Deals with big customers such as China and Saudi Arabia have also become notable for displacing of U.S. jobs. Both countries (and many others) now insist on "offsets." The Saudis, for instance, don't officially require a particular percentage of offsets, but in practice, those offsets have reached as high as 35 percent of a deal's overall value. And don't expect the arms maker to fight this too hard. For them, it's a double win -- a big sale and reduced labor costs. Boeing executives gush about "internationalizing" the company by using foreign sources for parts, labor, and new factories.

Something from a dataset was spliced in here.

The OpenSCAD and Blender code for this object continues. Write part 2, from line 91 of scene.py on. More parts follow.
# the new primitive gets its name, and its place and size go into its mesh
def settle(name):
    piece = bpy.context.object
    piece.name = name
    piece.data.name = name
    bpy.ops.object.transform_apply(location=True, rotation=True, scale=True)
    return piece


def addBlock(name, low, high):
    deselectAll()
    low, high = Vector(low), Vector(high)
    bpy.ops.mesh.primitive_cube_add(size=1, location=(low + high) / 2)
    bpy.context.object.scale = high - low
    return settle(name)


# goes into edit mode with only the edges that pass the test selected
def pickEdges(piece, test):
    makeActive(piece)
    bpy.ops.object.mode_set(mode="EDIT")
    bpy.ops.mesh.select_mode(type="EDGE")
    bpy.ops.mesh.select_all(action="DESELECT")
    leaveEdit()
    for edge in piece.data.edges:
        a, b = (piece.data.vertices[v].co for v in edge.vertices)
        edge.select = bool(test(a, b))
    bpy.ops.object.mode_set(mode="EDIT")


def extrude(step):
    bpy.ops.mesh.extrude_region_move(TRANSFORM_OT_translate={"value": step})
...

Foreign outsourcing was central to the raucous, 32,000-person Boeing machinists' strike in 1995, one of the first of organized labor's recent string of highly visible victories. The machinists' contracts will expire in December 1999, and it's virtually certain that Boeing will ask -- amidst a shaky international economy and its own production difficulties -- for wide-ranging wage and benefit cuts.

-- Geov Parrish


Recent products and buyers include the F-15 Eagle (Israel, Saudi Arabia); F/A-18 Hornet (Kuwait, Malaysia, Thailand); 767 AWACS (Japan, Saudi Arabia); AH-64 Apache attack helicopter (Egypt, Kuwait, Israel, United Arab Emirates); Harpoon antiship missiles (Egypt, Brunei, Thailand, Taiwan, Singapore, Turkey, Greece); TA-4J Skyhawk attack aircraft (Argentina, Indonesia); Boeing H-47 series Chinook helicopters (Egypt, Greece, South Korea); KC-135R Stratotanker refueling aircraft (Singapore, Turkey); McDonnell Douglas/British Aerospace AV-8A/B attack aircraft (India, Thailand); Hughes/Rockwell Hellfire antitank missiles (Kuwait, United Arab Emirates); and TH-57A Sea Ranger utility helicopter (Chile).